Documentation requirements specify what records landlords must maintain and how long they must retain supporting documentation. Typical requirements include three to seven years of record retention with access to invoices, contracts, receipts, and accounting records. Electronic records are increasingly acceptable, but leases should specify format requirements and access procedures.
Successful CAM audit negotiations focus on creating procedures that work for both parties rather than trying to eliminate all tenant protections or landlord limitations. When audit rights are fair and practical, they actually strengthen landlord-tenant relationships by building trust and preventing disputes that can derail lease renewals in competitive Kansas commercial markets.

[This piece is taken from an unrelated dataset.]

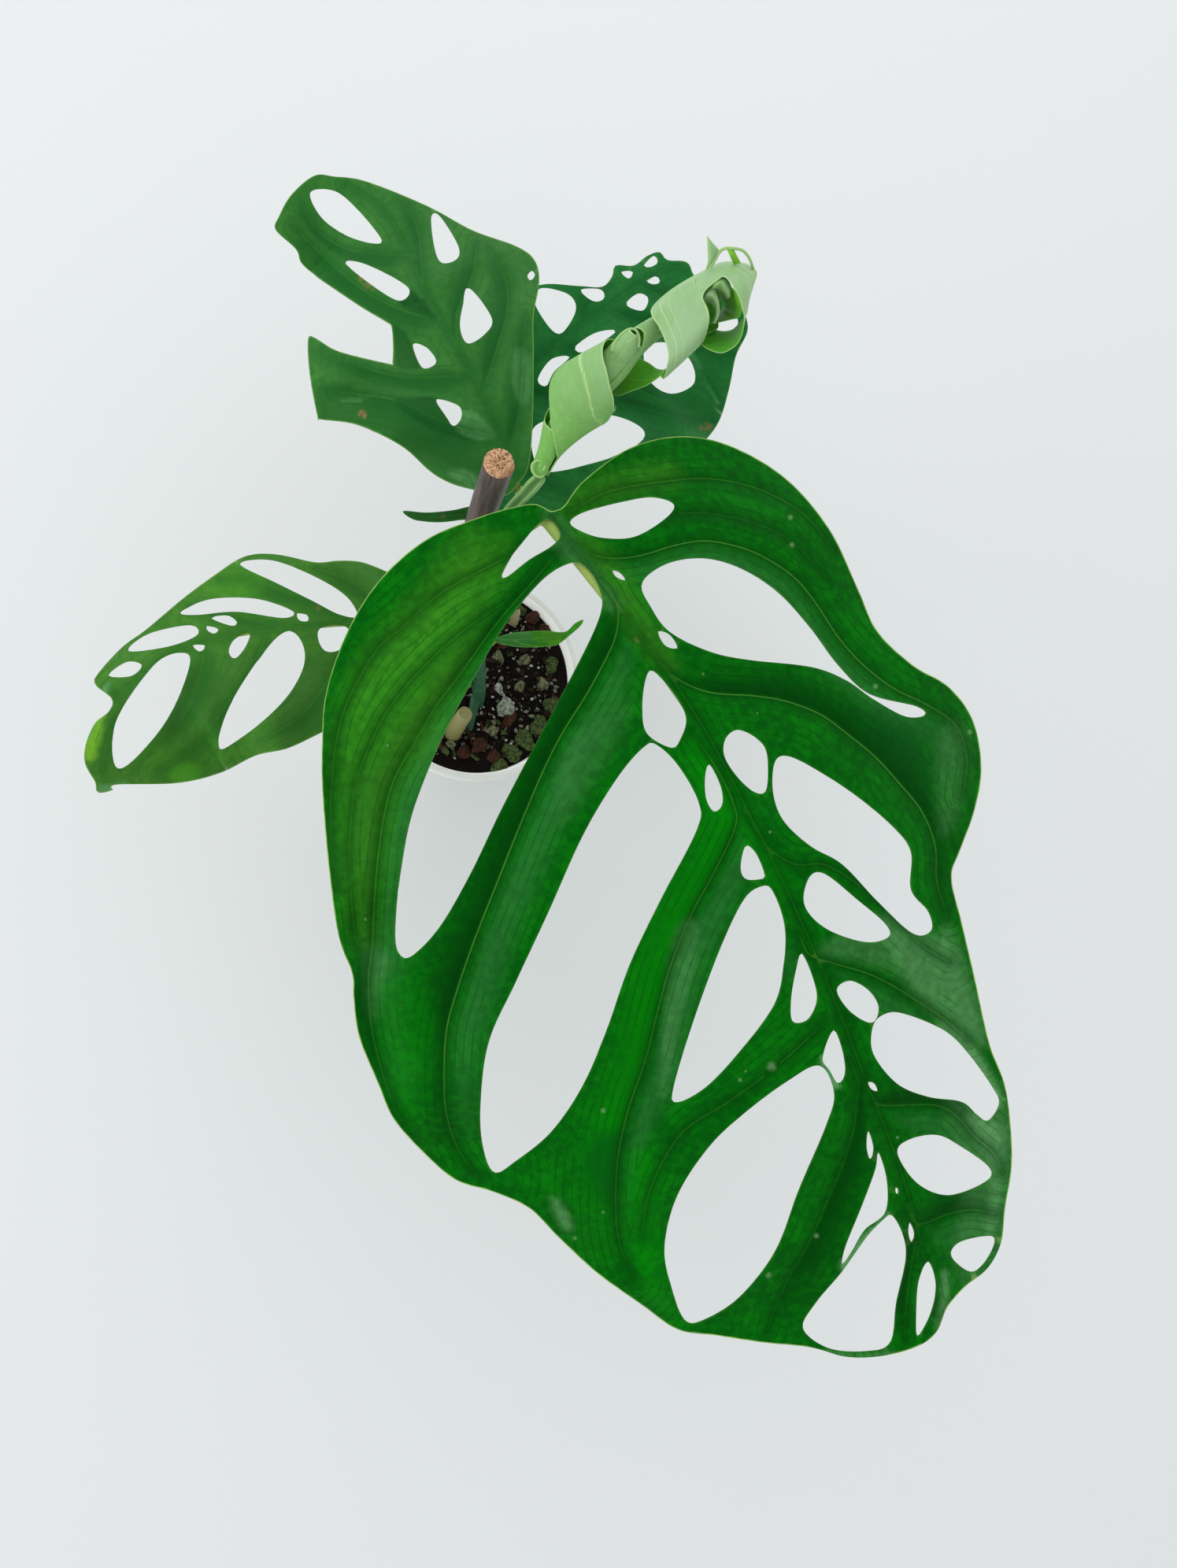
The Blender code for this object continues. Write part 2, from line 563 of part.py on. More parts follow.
def make_stalk(name, blade, drawing, route, foot_radius):
    """A leaf's stalk, which bends under the blade's base and runs on as its rib to the tip."""
    wide, thin, clear = drawing["rib"]
    rib = rib_rings(blade, wide, thin, clear)
    start, after = (sum(ring, Vector()) / 6 for ring in rib[:2])
    side = (rib[0][2] - rib[0][0]).normalized()
    below = (rib[0][4] - rib[0][1]).normalized()
    heading = (after - start).normalized()
    bend = foot_radius * 1.7 * MM
    path = spline(millimetres(route) + [start - heading * bend + below * bend * 0.8], False, 5)
    hand = 1 if heading.cross(side).dot(below) > 0 else -1
    rings = []
    for i in range(len(path) - 1, -1, -1):
        ahead = (path[min(i + 1, len(path) - 1)] - path[max(i - 1, 0)]).normalized()
        side = (side - ahead * side.dot(ahead)).normalized()
        place = i / (len(path) - 1)
        radius = (foot_radius * (1 - place) + wide * 0.6 * place) * MM
        rings.append(rib_section(path[i], side, ahead.cross(side) * hand, radius))
    mesh = loft(rings[::-1] + rib)
    return add_object(name + "_stalk", mesh, bpy.data.materials["stalk"], 60)


def wall_radius(height):
    """Inner radius of the pot at a height."""
    slope = (POT_RIM_RADIUS - 2 * MM - POT_FOOT_RADIUS) / POT_HEIGHT
    return POT_FOOT_RADIUS + slope * height - POT_WALL


def turned(profile, segments):
    """A closed solid turned round the vertical axis from a closed profile of (radius, height)."""
    shape = bmesh.new()
    rings = []
    for radius, height in profile:
        if radius == 0:
            rings.append([shape.verts.new((0, 0, height))])
            continue
        rings.append([shape.verts.new((radius * cos(a), radius * sin(a), height))
                      for a in (2 * pi * k / segments for k in range(segments))])
    for a, b in zip(rings, rings[1:] + rings[:1]):
        if len(a) == 1 and len(b) == 1:
            continue
        for i in range(segments):
            j = (i + 1) % segments
            corners = []
            for v in (a[i % len(a)], a[j % len(a)], b[j % len(b)], b[i % len(b)]):
                if v not in corners:
                    corners.append(v)
            shape.faces.new(corners)
    bmesh.ops.recalc_face_normals(shape, faces=shape.faces)
    mesh = bpy.data.meshes.new("turned")
    shape.to_mesh(mesh)
    shape.free()
    return mesh


def cut(target, centre, low, high, radius, sides=20):
    """Cuts an upright round hole and removes the cutter."""
    shape = bmesh.new()
    bmesh.ops.create_cone(shape, cap_ends=True, segments=sides, radius1=radius, radius2=radius,
                          depth=high - low)
    mesh = bpy.data.meshes.new("cutter")
    shape.to_mesh(mesh)
    shape.free()
    cutter = bpy.data.objects.new("cutter", mesh)
    cutter.location = (centre[0], centre[1], (low + high) / 2)
    cutter.hide_render = True
    cutter.display_type = "WIRE"
    bpy.context.scene.collection.objects.link(cutter)
    hole = target.modifiers.new("hole", "BOOLEAN")
    hole.operation = "DIFFERENCE"
    hole.solver = "EXACT"
    hole.object = cutter
    bpy.context.view_layer.update()
    apply_modifiers(target)
    bpy.data.objects.remove(cutter, do_unlink=True)


def make_pot():
    inner = wall_radius(POT_HEIGHT)
    outer = inner + POT_WALL
    rim_low = POT_HEIGHT - RIM_DEPTH
    profile = [
        (0, 0), (POT_FOOT_RADIUS - 1.5 * MM, 0), (POT_FOOT_RADIUS, 1.5 * MM),
        (wall_radius(rim_low) + POT_WALL, rim_low), (POT_RIM_RADIUS - 1.2 * MM, rim_low),
        (POT_RIM_RADIUS, POT_HEIGHT - 1.5 * MM), (POT_RIM_RADIUS - 1.0 * MM, POT_HEIGHT),
        (outer - 0.8 * MM, POT_HEIGHT), (inner, POT_HEIGHT - 1.2 * MM),
        (wall_radius(2 * MM), 2 * MM), (0, 2 * MM),
    ]
    pot = add_object("pot", turned(profile, 48), material("pot", 0.35), 30)
    for k in range(6):
        turn = 2 * pi * k / 6 + radians(3)
        cut(pot, (20 * MM * cos(turn), 20 * MM * sin(turn)), -1 * MM, 3 * MM, 4 * MM, 12)
    return pot


def make_soil():
    """The potting mix: a plug that fills the pot, with a lumpy top and plain holes for the stems."""
    draw = random.Random(7)
    top_radius = wall_radius(SOIL_HEIGHT) - GAP
    lumps = []
    for _ in range(70):
        turn = draw.uniform(0, 2 * pi)
        out = top_radius * 0.93 * draw.uniform(0, 1) ** 0.5
        lumps.append((out * cos(turn), out * sin(turn), draw.uniform(3, 7) * MM))

    def top(x, y):
        rise = 0.0
        for cx, cy, size in lumps:
            near = 1 - ((x - cx) ** 2 + (y - cy) ** 2) / size ** 2
            if near > 0:
                rise = max(rise, size * 0.45 * near ** 0.5)
        edge = min(1.0, (top_radius - hypot(x, y)) / (4 * MM))
        return SOIL_HEIGHT + rise * max(0.0, edge)

    ring = [Vector((top_radius * cos(a), top_radius * sin(a)))
            for a in (2 * pi * k / 48 for k in range(48))]
    flat, faces = fill([ring], [], 5 * MM)
    shape = bmesh.new()
    upper = [shape.verts.new((p.x, p.y, top(p.x, p.y))) for p in flat]
    for face in faces:
        shape.faces.new([upper[i] for i in face])
    base = 2 * MM + GAP
    base_radius = wall_radius(base) - GAP
    rim = sorted((v for v in upper if hypot(v.co.x, v.co.y) > top_radius - 0.1 * MM),
                 key=lambda v: atan2(v.co.y, v.co.x))
    lower = [shape.verts.new((v.co.x * base_radius / top_radius,
                              v.co.y * base_radius / top_radius, base)) for v in rim]
    for i in range(len(rim)):
        j = (i + 1) % len(rim)
        shape.faces.new((rim[i], rim[j], lower[j], lower[i]))
    shape.faces.new(lower)
    bmesh.ops.recalc_face_normals(shape, faces=shape.faces)
    mesh = bpy.data.meshes.new("soil")
    shape.to_mesh(mesh)
    shape.free()
    soil = add_object("soil", mesh, material("soil", 0.95), 50)
    above = SOIL_HEIGHT + 12 * MM
    cut(soil, STAKE_FOOT, STAKE_FOOT.z - 0.5 * MM, above, STAKE_RADIUS + 0.6 * MM)
    stem = Vector(STEM_ROUTE[0]) * MM
    cut(soil, stem, stem.z - 0.5 * MM, above, STEM_RADIUS + 0.7 * MM, 16)
    for foot in (STUB_ROUTE[0], SHEATH_FOOT):
        place = Vector(foot) * MM
        cut(soil, place, place.z - 0.5 * MM, above, 5.4 * MM, 14)
    return soil


def make_stake():
    shape = bmesh.new()
    depth = STAKE_TOP - STAKE_FOOT.z
    bmesh.ops.create_cone(shape, cap_ends=True, segments=20, radius1=STAKE_RADIUS,
                          radius2=STAKE_RADIUS * 0.97, depth=depth)
    bmesh.ops.translate(shape, verts=shape.verts,
                        vec=(STAKE_FOOT.x, STAKE_FOOT.y, STAKE_FOOT.z + depth / 2))
    mesh = bpy.data.meshes.new("stake")
    shape.to_mesh(mesh)
    shape.free()
    stake = add_object("stake", mesh, material("stake", 0.55), 40)
    edge = stake.modifiers.new("edge", "BEVEL")
    edge.width = 0.5 * MM
    edge.segments = 2
    return stake


def make_stem():
    path = spline(millimetres(STEM_ROUTE), False, steps=5)
    rings = tube_rings(path, (STEM_RADIUS, STEM_RADIUS * 0.85), sides=12)
    return add_object("stem", loft(rings), material("stem", 0.4), 60)


def make_stub():
    """The cut stub of an old stem beside the living one."""
    path = spline(millimetres(STUB_ROUTE), False, steps=4)
    rings = tube_rings(path, (4.2 * MM, 3.9 * MM), sides=10)
    return add_object("stub", loft(rings), material("stub", 0.6), 60)


def make_dry_sheath():
    """A dried leaf sheath that stands in the soil: a thin strip, curved across."""
    rings = []
    for k in range(5):
        place = k / 4
        middle = Vector(SHEATH_FOOT) * MM + Vector((-1.5 * place, 1.2 * place ** 2, 36 * place)) * MM
        half = (2.7 - 1.1 * place) * MM
        front = [middle + Vector((half * part, -1.1 * MM * (1 - part ** 2), 0)) for part in (-1, 0, 1)]
        back = [p + Vector((0, 0.9 * MM, 0)) for p in front[::-1]]
        rings.append(front + back)
    return add_object("dry_sheath", loft(rings), material("dry_sheath", 0.7), 60)


class Roll:
    """A bent axis with a radius along it, and a frame carried along it without twist."""

    def __init__(self, knots):
        places = [(*at_height(x, y, height * MM), radius * MM) for x, y, height, radius in knots]
        self.fine = 8
        self.axis = [Vector(p[:3]) for p in spline(places, False, self.fine)]
        self.radii = [p[3] for p in spline(places, False, self.fine)]
        self.ahead = [(self.axis[min(i + 1, len(self.axis) - 1)] - self.axis[max(i - 1, 0)]).normalized()
                      for i in range(len(self.axis))]
        across = self.ahead[0].cross(Vector((0, 0, 1))).normalized()
        self.across = []
        for ahead in self.ahead:
            across = (across - ahead * across.dot(ahead)).normalized()
            self.across.append(across)

    def point(self, knot, turn, spread):
        """A point on the roll at a place along it, turned from its lower right over the front."""
        span = min(max(knot * self.fine, 0.0), len(self.axis) - 1.001)
        i = int(span)
        part = span - i
        across = self.across[i].lerp(self.across[i + 1], part).normalized()
        upward = across.cross(self.ahead[i].lerp(self.ahead[i + 1], part)).normalized()
        radius = (self.radii[i] * (1 - part) + self.radii[i + 1] * part) * spread
        middle = self.axis[i].lerp(self.axis[i + 1], part)
        return middle + (across * cos(turn) + upward * sin(turn)) * radius


def wind(name, knots, winding, step, parts, finish, tip=0):
    """A thin strip wound on a roll, with a pointed tip that stands out from its upper edge."""
    roll = Roll(knots)
    rows = []
    for turn, low, high, share in resample(spline(winding, False, 6), step, False):
        row = []
        for part in range(parts + 1):
            spread = share
            if part == parts:
                spread += tip * max(0.0, 1 - abs(turn - TIP_TURN) / TIP_REACH)
            row.append(roll.point(low + (high - low) * part / parts, radians(turn), spread))
        rows.append(row)
    shape = bmesh.new()
    made = [[shape.verts.new(p) for p in row] for row in rows]
    for lower, upper in zip(made, made[1:]):
        for i in range(len(lower) - 1):
            shape.faces.new((lower[i], lower[i + 1], upper[i + 1]))
            shape.faces.new((lower[i], upper[i + 1], upper[i]))
    mesh = bpy.data.meshes.new(name)
    shape.to_mesh(mesh)
    shape.free()
    sheet = add_object(name, mesh, finish, 60)
    wall = sheet.modifiers.new("thickness", "SOLIDIFY")
    wall.thickness = ROLLED
    wall.offset = 0
    return sheet


def make_new_leaf():
    """The newest leaf, still rolled: an outer ribbon wound round a slim rolled core."""
    finish = material("new_leaf", 0.4)
    wind("new_leaf", ROLL, WINDING, 20, 6, finish, TIP_RISE)
    wind("new_leaf_core", CORE, CORE_WINDING, 24, 5, finish)
    path = spline(millimetres(NEW_STALK_ROUTE), False, steps=5)
    rings = tube_rings(path, (2.9 * MM, 2.2 * MM), sides=8)
    add_object("new_leaf_stalk", loft(rings), bpy.data.materials["stalk"], 60)


def make_leaves():
    material("stalk", 0.45)
    feet = {"front_leaf": 2.9, "back_left_leaf": 2.3, "back_right_leaf": 2.2, "left_leaf": 2.2,
            "young_leaf": 1.3, "strap_leaf": 1.1}
    plans = {
        "front_leaf": (FRONT_LEAF, 18, 36),
        "back_left_leaf": (BACK_LEFT_LEAF, 18, 34),
        "back_right_leaf": (BACK_RIGHT_LEAF, 18, 34),
        "left_leaf": (LEFT_LEAF, 18, 34),
        "young_leaf": (YOUNG_LEAF, 10, 12),
        "strap_leaf": (STRAP_LEAF, 10, 12),
    }
    for name, (drawing, step, spacing) in plans.items():
        blade, _ = make_leaf(name, drawing, step, spacing)
        make_stalk(name, blade, drawing, STALK_ROUTES[name], feet[name])


def main():
    clear_scene()
    make_pot()
    make_soil()
    make_stake()
    make_stem()
    make_stub()
    make_dry_sheath()
    make_leaves()
    make_new_leaf()


main()
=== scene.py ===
"""The looks of a potted climbing monstera: pierced leaves, a rolled new leaf, a stake and soil."""

import random
from math import ceil, cos, pi, radians, sin

import bmesh
import bpy
import numpy as np
from mathutils import Matrix, Vector
from mathutils.geometry import delaunay_2d_cdt
from mathutils.kdtree import KDTree


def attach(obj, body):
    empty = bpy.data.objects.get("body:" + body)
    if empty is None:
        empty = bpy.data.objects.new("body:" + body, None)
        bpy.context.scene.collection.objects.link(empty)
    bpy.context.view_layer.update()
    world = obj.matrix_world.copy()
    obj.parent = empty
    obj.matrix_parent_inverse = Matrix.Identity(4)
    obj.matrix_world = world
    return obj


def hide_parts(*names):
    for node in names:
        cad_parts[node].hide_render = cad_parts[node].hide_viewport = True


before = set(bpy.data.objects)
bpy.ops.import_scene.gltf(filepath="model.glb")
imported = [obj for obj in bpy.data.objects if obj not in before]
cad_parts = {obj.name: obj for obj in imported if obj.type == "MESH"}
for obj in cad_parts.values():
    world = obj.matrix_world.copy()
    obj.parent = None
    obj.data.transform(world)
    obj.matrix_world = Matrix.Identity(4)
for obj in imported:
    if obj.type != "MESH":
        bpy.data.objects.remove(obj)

bl_info = {
    "name": "Potted monstera",
    "version": (1, 0, 0),
    "blender": (4, 5, 0),
    "location": "View3D > Sidebar > Monstera",
    "description": "Makes the leaves, stalks, stake, soil and pot of a young climbing monstera",
    "category": "Object",
}

MM = 0.001

# The pot, the soil and the stake.
POT_HEIGHT = 90 * MM
POT_RIM_RADIUS = 52.5 * MM
POT_FOOT_RADIUS = 36 * MM
RIM_DEPTH = 11 * MM
POT_FLOOR = 2 * MM
POT_SEGMENTS = 144
DRAIN_COUNT = 6
DRAIN_RADIUS = 4 * MM
DRAIN_PLACE = 20 * MM
SOIL_HEIGHT = 82 * MM
SOIL_AREA = 0.0069  # of the patch that the grains lie on, in square metres
SOIL_WALL = 1.6 * MM  # the pot's wall that the solid of the soil was made to fit
STAKE_RADIUS = 5.5 * MM
STAKE_TOP = 291 * MM
STAKE_FOOT = Vector((-14 * MM, 31 * MM, 45 * MM))
STAKE_SIDES = 64
STEM_RADIUS = 3.4 * MM
STEM_SIDES = 24
ROOT_SIDES = 16
STALK_SIDES = 14
SHEATH_ROWS = 20
SHEATH_PARTS = 9

# The solids' own clearance and thickness, which give a stalk's depth under its blade.
GAP = 0.3 * MM
BLADE = 0.8 * MM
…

For Kansas commercial property owners looking to attract and retain quality tenants, transparent CAM processes with reasonable audit rights demonstrate professionalism and build confidence in long-term lease relationships. The investment in proper lease drafting and accurate billing procedures typically pays dividends through improved tenant retention and reduced dispute costs.
Understanding these audit provisions helps both landlords and tenants navigate CAM charges more effectively, creating the foundation for successful commercial lease relationships that benefit Kansas property markets. When both parties know their rights and obligations, CAM charges become a manageable aspect of commercial leasing rather than a source of ongoing conflict.